Fine Structure in Isotopic Peak Distributions Measured Using a Dynamically Harmonized Fourier Transform Ion Cyclotron Resonance Cell at 7 T

• Published in: Analytical chemistry (Washington) Vol. 84; no. 5; pp. 2275 - 2283
• Main Authors: Nikolaev, Eugene N, Jertz, Roland, Grigoryev, Anton, Baykut, Gökhan
• Format: Journal Article
• Language: English; Russian
• Published: Washington, DC American Chemical Society 06.03.2012
• Subjects: Carbon Isotopes - chemistry; Cyclotrons; Deuterium - chemistry; Fourier Analysis; Fourier transforms; Ions; Ions - analysis; Magnetic Fields; Mass spectrometry; Nitrogen Isotopes - chemistry; Oxygen Isotopes - chemistry; Simulation; Spectrometry, Mass, Electrospray Ionization; Sulfur Isotopes - chemistry
• ISSN: 0003-2700; 1520-6882
• DOI: 10.1021/ac202804f

The fine structure of isotopic peak clusters in mass spectra of reserpine and substance P are measured using Fourier transform ion cyclotron resonance mass spectrometry at a 7 T magnetic field.

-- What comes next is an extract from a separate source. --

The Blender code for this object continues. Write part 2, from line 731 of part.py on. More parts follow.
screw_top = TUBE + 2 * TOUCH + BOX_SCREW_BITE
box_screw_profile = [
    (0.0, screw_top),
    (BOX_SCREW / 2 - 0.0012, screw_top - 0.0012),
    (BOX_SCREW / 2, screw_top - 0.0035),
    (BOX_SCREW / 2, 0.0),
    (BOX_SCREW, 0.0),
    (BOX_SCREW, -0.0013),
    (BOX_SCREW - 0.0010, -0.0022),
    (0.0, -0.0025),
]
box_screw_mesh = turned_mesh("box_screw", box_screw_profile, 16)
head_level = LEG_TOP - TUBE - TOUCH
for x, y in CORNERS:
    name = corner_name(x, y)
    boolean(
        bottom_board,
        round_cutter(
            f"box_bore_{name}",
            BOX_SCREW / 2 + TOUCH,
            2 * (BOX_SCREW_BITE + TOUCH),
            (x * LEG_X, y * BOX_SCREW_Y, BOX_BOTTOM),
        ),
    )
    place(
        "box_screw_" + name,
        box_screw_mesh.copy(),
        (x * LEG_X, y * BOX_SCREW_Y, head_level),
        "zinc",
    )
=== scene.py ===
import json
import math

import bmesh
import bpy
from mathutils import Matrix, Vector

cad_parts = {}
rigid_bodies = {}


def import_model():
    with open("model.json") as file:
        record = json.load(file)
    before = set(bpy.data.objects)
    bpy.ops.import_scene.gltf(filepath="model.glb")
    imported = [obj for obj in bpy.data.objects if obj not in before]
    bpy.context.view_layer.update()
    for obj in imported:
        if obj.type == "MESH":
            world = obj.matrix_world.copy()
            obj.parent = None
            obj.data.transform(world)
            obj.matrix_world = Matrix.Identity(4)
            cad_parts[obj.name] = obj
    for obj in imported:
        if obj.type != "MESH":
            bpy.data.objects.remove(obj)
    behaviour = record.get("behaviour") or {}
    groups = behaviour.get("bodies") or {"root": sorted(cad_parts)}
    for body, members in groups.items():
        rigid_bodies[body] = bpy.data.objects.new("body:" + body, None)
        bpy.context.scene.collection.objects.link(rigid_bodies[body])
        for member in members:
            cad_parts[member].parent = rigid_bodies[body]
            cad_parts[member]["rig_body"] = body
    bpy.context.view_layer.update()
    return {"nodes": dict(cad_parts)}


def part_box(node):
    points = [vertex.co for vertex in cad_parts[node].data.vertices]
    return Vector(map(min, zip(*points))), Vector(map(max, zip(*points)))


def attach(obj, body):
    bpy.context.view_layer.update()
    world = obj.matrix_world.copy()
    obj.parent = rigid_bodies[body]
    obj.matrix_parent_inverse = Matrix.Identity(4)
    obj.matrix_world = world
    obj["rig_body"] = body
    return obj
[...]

The resolved peaks in the fine structure consist of 13C, 15N, 17O, 18O, 2H, 33S, 34S, and combinations of them. A recently introduced high-resolution ion cyclotron resonance cell (Nikolaev, E. N.; Boldin, I. A.; Jertz, R.; Baykut, G. J. Am. Soc. Mass Spectrom. 2011, 22, 1125–1133) is used in these experiments. The positions of the experimentally obtained fine structure peaks on the mass scale agree with the isotopic distribution simulations with ≤200 ppb error. Some deviation from the theoretical isotopic distribution is observed, less abundant peaks in the fine structure patterns are a little suppressed compared to the larger ones. We present a method for atomic composition determination using accurate mass data and fine isotopic structure of the mass spectrum. Our method combines the traditional atomic composition determination from accurate mass data by enumeration of all possible formulas within constraints defined a priori with the estimation of element coefficients from resolved isotopic structures. These estimated values allow one to narrow the search space for the composition and therefore to reduce the number of candidate formulas.